See Bailey v. Fiske, 34 Me. 77; Medway v. Natick, 7 Mass. 88; Medway v. Needham, 16 Mass. 157. In Massachusetts the statute was repealed in 1843. State v. Hooper, 5 Ire. 201; State v. Ross, 76 N. C. 242; State v. Kennedy, 67 N. C. 25. “It is stated as a well authenticated fact that the issue of a black man and a white woman, and that of a white man and black woman intermarrying, they cannot possibly have any progeny, and such a fact sufficiently justifies those laws which forbid the intermarriage of blacks and whites, laying out of view other sufficient grounds for such enactments.” State v. Jackson, 80 Mo. 175. It has been held that the fourteenth amendment of the constitution of the United States does not apply to such laws, since the prohibition is upon white and black alike.
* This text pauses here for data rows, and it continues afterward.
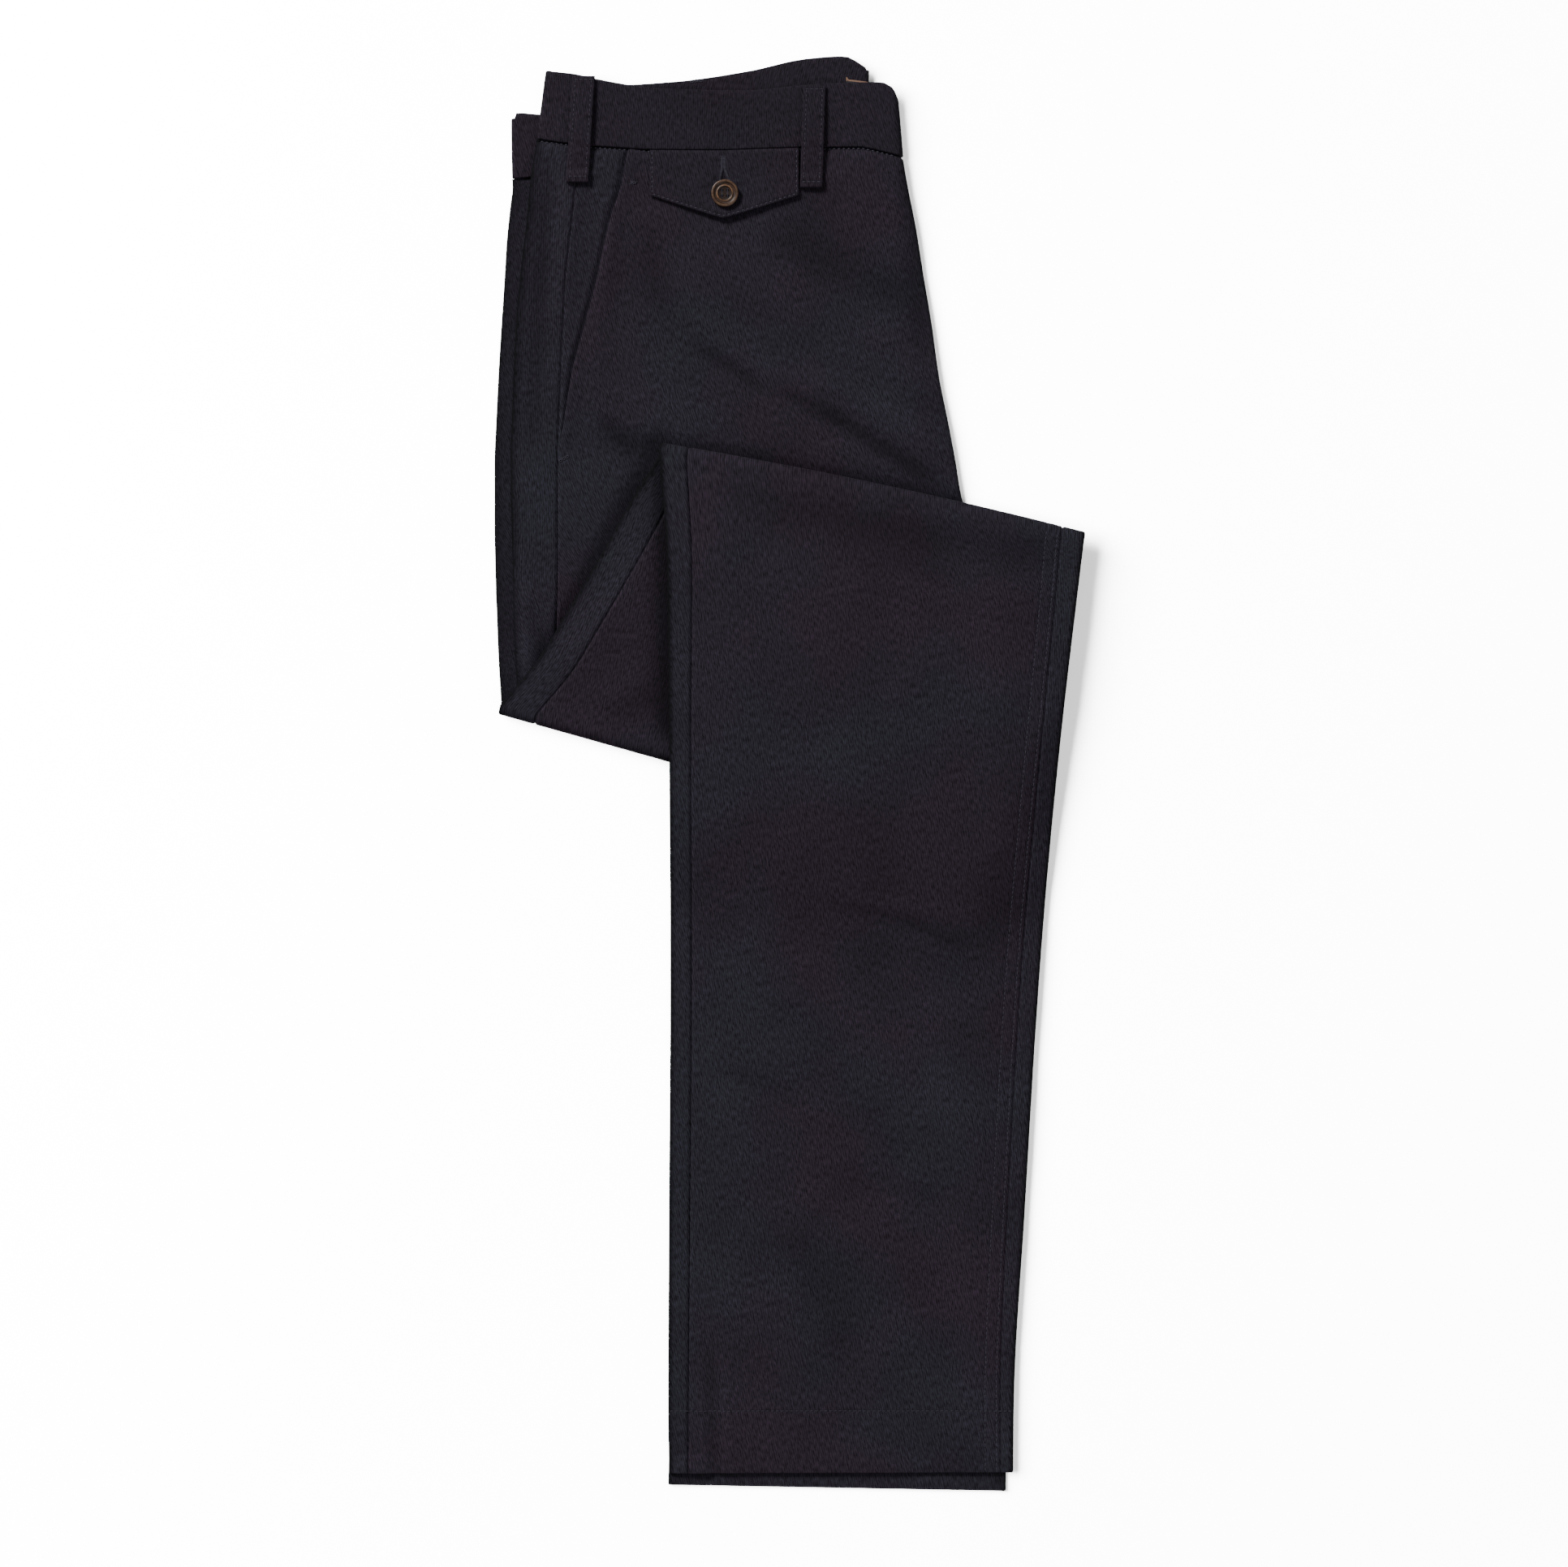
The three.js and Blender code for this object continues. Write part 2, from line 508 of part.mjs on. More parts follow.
// One half of the waistband, from the centre front over the front, round the side and along
// the back to the centre back. The left half is the same with its heights turned over.
function waistband(name, leg, frontEdge, backEdge) {
  const seam = ROWS[0];
  const { width } = seam;
  const side = leg === 'r' ? 0 : seam.l0;
  const rings = [];
  const add = (low, top, shift, z, degrees) => {
    const turned = leg === 'r' ? [z, degrees] : [BAND_PILE - z, -degrees];
    rings.push(bandStation(low, top, shift, ...turned));
  };
  const lowAt = (u, rise, row = leg) => {
    const [x, y] = place(seam, row, u, 0);
    return [x, y + SEAM_GAP + rise];
  };
  const topAt = (edge, u) => {
    const share = (u - side) / (width - side);
    return [along(edge, share, 'x'), along(edge, share, 'y')];
  };
  const half = BAND_PLY / 2;
  const foldRadius = BAND_PILE / 2;
  const inner = TUCK + CORE_ROOM;
  const flatEnd = width - foldRadius;
  const firstTurn = Math.asin(SEAM_GAP / foldRadius);
  for (const share of [0, 0.33, 0.67]) {
    const turn = mix(firstTurn, Math.PI / 2, share);
    const u = flatEnd + foldRadius * Math.cos(turn);
    const reach = -half * Math.cos(turn);
    const z = foldRadius + (foldRadius - half) * Math.sin(turn);
    add(lowAt(u, 0), topAt(frontEdge, u), reach, z, THREE.MathUtils.radToDeg(turn));
  }
  const topPly = BAND_PILE - half;
  const sideStops = leg === 'r' ? [seam.front, inner, seam.side, 12] : [inner, seam.side, 4];
  const cornerStops = [flatEnd, CORNER_STOP * width, width - inner, width - SLOPE_STOP];
  const stops = [...cornerStops, ...[...seam.middle].reverse(), ...sideStops];
  for (const u of stops) add(lowAt(u, 0), topAt(frontEdge, u), 0, topPly, 90);
  const bend = BAND_PLY + AIR / 2;
  for (const degrees of [90, 130, 180, 230, 270]) {
    const reach = bend + (bend - half) * Math.cos(radians(degrees));
    const z = BAND_PILE - bend + (bend - half) * Math.sin(radians(degrees));
    add(lowAt(side, 0), topAt(frontEdge, side), reach, z, degrees);
  }
  const backPly = topPly - BAND_PLY - AIR;
  for (const u of [4, 12, seam.side]) add(lowAt(u, 0), topAt(backEdge, u), 0, backPly, 270);
  const backStops = [...seam.middle, BACK_PEAK * width, width - SLOPE_STOP, CENTRE_BACK * width - bend];
  for (const u of [TUCK - 4, seam.front, ...backStops.sort((a, b) => a - b)]) {
    const rise = BACK_RISE * smooth(u / (CENTRE_BACK * width));
    add(lowAt(u, rise, 'r'), topAt(backEdge, u), 0, backPly, 270);
  }
  for (const degrees of [235, 205]) {
    const reach = -bend - (bend - half) * Math.cos(radians(degrees));
    const z = foldRadius - (bend - half) * Math.sin(radians(degrees));
    const end = CENTRE_BACK * width;
    add(lowAt(end, BACK_RISE, 'r'), topAt(backEdge, end), reach, z, degrees);
  }
  return loft(name, rings, COLOURS.band, fanCap(rings[0].length));
}

// ---- What lies on the right front ----------------------------------------------------------

// Height of the right front's outer face at a point near the waist.
function frontHeight(x, y) {
  for (let i = 0; i + 1 < ROWS.length; i++) {
    const [a, b] = [ROWS[i], ROWS[i + 1]].map((row) => {
      return { y: place(row, 'r', (x - row.start.x) / row.run.x, 0)[1], lift: row.lift };
    });
    if (y <= a.y && y >= b.y) return PILE + mix(a.lift, b.lift, (a.y - y) / (a.y - b.y));
    if (i === 0 && y > a.y) return PILE + a.lift;
  }
  return PILE;
}

function seamLine(x) {
  const { start, run } = ROWS[0];
  return place(ROWS[0], 'r', (x - start.x) / run.x, 0)[1];
}

function pocketFacing() {
  return cloth('pocket_facing', 'r', 0, rowIndex('seat_low'), (row) => {
    const ends = [row.side + SEAM_GAP / 2, row.front - SEAM_GAP];
    const face = rightFace(row);
    return { outer: ends.map((u) => [u, face]), inner: ends.map((u) => [u, face - CLOTH]) };
  });
}

function coinPocketFlap() {
  const rings = [];
  for (const share of [0, 0.25, 0.5, 0.75, 1]) {
    const x = share < 0.5 ? mix(FLAP.left, FLAP.tip, share * 2) : mix(FLAP.tip, FLAP.right, share * 2 - 1);
    const point = 1 - Math.abs(share * 2 - 1);
    const low = mix(FLAP.corner_y, FLAP.tip_y, point);
    const top = seamLine(x) - SEAM_GAP;
    const outer = [];
    const inner = [];
    for (const down of [0, 0.33, 0.67, 1]) {
      const y = mix(top, low, down);
      const z = frontHeight(x, y) + FLAP.gap + FLAP_TIP_LIFT * down * down * point;
      outer.push([x, y, z + FLAP.thickness - (down === 1 ? 0.3 : 0)]);
      inner.push([x, y, z]);
    }
    rings.push([...outer, ...inner.reverse()]);
  }
  return loft('coin_pocket_flap', rings, COLOURS.flap, stripCap(4));
}

function toManifold(geometry) {
  geometry.deleteAttribute('normal');
  geometry.deleteAttribute('uv');
  const merged = mergeVertices(geometry, 1e-4);
  return new wasm.Manifold(
    new wasm.Mesh({ numProp: 3, vertProperties: merged.attributes.position.array, triVerts: merged.index.array }),
  );
}

function button() {
  const radius = BUTTON.diameter / 2;
  const top = BUTTON.thickness;
  const profile = [
    [0, 0],
    [radius - 0.8, 0],
    [radius, 0.8],
    [radius, top - 0.6],
    [radius - 0.6, top],
    [radius - BUTTON.rim + 0.5, top],
    [radius - BUTTON.rim, top - 0.8],
    [0, top - 0.8],
  ].map(([x, y]) => new THREE.Vector2(x, y));
  let solid = toManifold(new THREE.LatheGeometry(profile, 32).rotateX(Math.PI / 2));
  for (const angle of [45, 135, 225, 315]) {
    const bore = new THREE.CylinderGeometry(BUTTON.hole / 2, BUTTON.hole / 2, 3 * top, 10).rotateX(Math.PI / 2);
    const reach = BUTTON.hole_circle / 2;
    bore.translate(reach * Math.cos(radians(angle)), reach * Math.sin(radians(angle)), 0);
    solid = solid.subtract(toManifold(bore));
  }
  const cut = solid.getMesh();
  const result = mesh('button', [[0, 0, 0]], [], COLOURS.button);
  result.geometry.setAttribute('position', new THREE.BufferAttribute(cut.vertProperties, 3));
  result.geometry.setIndex(Array.from(cut.triVerts));
  const flapTop = frontHeight(BUTTON.x, BUTTON.y) + FLAP.gap + FLAP.thickness + FLAP_TIP_LIFT;
  result.position.set(BUTTON.x, BUTTON.y, flapTop + 0.2);
  return result;
}

function beltLoop({ name, top_x, top_y, low_x, low_y }) {
  const half = LOOP.width / 2;
  const length = top_y - low_y;
  const rings = LOOP_BOW.map(({ at, rise }) => {
    const x = mix(top_x, low_x, at);
    const y = mix(top_y, low_y, at);
    const ground = y > seamLine(x) ? BAND_PILE : frontHeight(x, y);
    const turned = (1 - at) * length < LOOP.end_length + 1;
    const thickness = turned ? LOOP.end_thickness : LOOP.thickness;
    const z = ground + rise;
    const round = thickness / 2;
    return [
      [x - half + round / 2, y, z],
      [x + half - round / 2, y, z],
      [x + half, y, z + round],
      [x + half - round / 2, y, z + thickness],
      [x - half + round / 2, y, z + thickness],
      [x - half, y, z + round],
    ];
  });
  return loft(name, rings, COLOURS.band, fanCap(6));
}

function labelEdge() {
  const { left, right, low_y: low, top_y: top, thickness } = LABEL;
  const geometry = new THREE.BoxGeometry(right - left, top - low, thickness);
  const material = new THREE.MeshStandardMaterial({ color: COLOURS.label, roughness: 0.8, metalness: 0 });
  const result = new THREE.Mesh(geometry, material);
  result.name = 'label_edge';
  const backFace = BAND_PILE - BAND_PLY - AIR;
  result.position.set((left + right) / 2, (low + top) / 2, backFace + SEAM_GAP + thickness / 2);
  return result;
}

// ---- Assembly ----------------------------------------------------------------------------

const trousers = new THREE.Group();
trousers.add(
  cloth('right_front', 'r', 0, LAST_ROW, (row) => frontSection(row, 1)),
  cloth('left_front', 'l', 0, LAST_ROW, (row) => frontSection(row, -1)),
  sideStrip('right_back_side', 'r'),
  sideStrip('left_back_side', 'l'),
  inseamStrip('right_back_inseam', 'r'),
  inseamStrip('left_back_inseam', 'l'),
  cloth('folded_layers', 'r', 0, LAST_ROW, coreSection),
  hem('right_hem', 'r'),
  hem('left_hem', 'l'),
  waistband('waistband_right', 'r', BAND_EDGES.right_front, BAND_EDGES.right_back),
  waistband('waistband_left', 'l', BAND_EDGES.left_front, BAND_EDGES.left_back),
  pocketFacing(),
  coinPocketFlap(),
  button(),
  ...LOOPS.map(beltLoop),
  labelEdge(),
);

export default trousers;
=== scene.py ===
"""Twill trousers folded for a shelf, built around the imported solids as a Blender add-on.

Panels, waistband and belt loops are sheets of cloth laid through rows that run down the folded
legs. X runs to the wearer's left, Y up to the waistband and Z up from the table. Tables hold
millimetres, and every Blender object holds metres.
"""

import json
import math

import bmesh
import bpy
import numpy as np
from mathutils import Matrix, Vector

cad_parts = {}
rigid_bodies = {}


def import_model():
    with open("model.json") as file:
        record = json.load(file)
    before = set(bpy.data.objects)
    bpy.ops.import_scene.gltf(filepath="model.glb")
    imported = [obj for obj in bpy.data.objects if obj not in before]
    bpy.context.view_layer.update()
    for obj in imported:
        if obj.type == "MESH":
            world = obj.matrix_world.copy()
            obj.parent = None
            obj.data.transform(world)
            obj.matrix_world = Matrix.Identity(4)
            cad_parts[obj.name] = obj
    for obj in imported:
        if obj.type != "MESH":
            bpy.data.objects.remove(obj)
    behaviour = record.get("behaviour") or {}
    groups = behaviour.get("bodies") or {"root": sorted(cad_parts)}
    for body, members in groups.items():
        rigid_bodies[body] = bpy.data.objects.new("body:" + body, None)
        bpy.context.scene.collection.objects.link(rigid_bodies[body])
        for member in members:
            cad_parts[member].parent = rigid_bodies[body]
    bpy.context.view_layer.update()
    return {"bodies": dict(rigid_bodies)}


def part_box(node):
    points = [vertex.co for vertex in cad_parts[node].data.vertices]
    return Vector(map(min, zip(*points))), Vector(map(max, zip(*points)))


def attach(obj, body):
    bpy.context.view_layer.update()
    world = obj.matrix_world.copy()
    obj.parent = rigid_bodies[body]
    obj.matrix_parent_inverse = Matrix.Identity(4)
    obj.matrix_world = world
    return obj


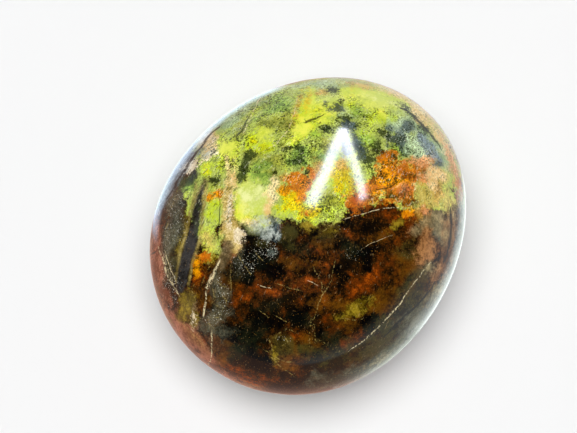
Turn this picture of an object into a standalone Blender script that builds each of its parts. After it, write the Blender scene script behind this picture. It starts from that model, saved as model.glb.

State v. Hariston, 63 N. C. 451; State v. Reinhardt, 63 N. C. 547; State v. Kenny, 76 N. C. 251 (22 Am. Rep. 683); State v. Gibson, 36 Ind. 389 (10 Am. Rep. 42); Lonas v. State, 3 Heisk. (Tenn.) 287; Ex rel. Hobbs, 1 Woods, 537; Green v. State, 58 Ala. 190 (29 Am. Rep. 739); Hoover v. The State, 59 Ala. 59; Frasher v. State, 3 Tex. App. 263 (30 Am. Rep. 131); Kinney’s Case, 30 Gratt. 858. Judge Cooley says: “Many States prohibit the intermarriage of white persons and negroes; and since the fourteenth amendment this regulation has been contested as the offspring of race prejudice, as establishing an unreasonable discrimination, and as depriving one class of the equal protection of the laws. Strictly, however, the regulation discriminates no more against one race than against the other; it merely forbids marriages between the two. Nor can it be said to so narrow the privilege of marriage as practically to impede or prevent it. Race prejudice no doubt has had something to do with establishing it, but it cannot be said to be so entirely without reason in its support as to be purely arbitrary. The general current of judicial decision is, that it deprives a citizen of nothing that he can claim as a legal right, privilege or exemption.” Cooley Principles of Const. Law, 228, 229.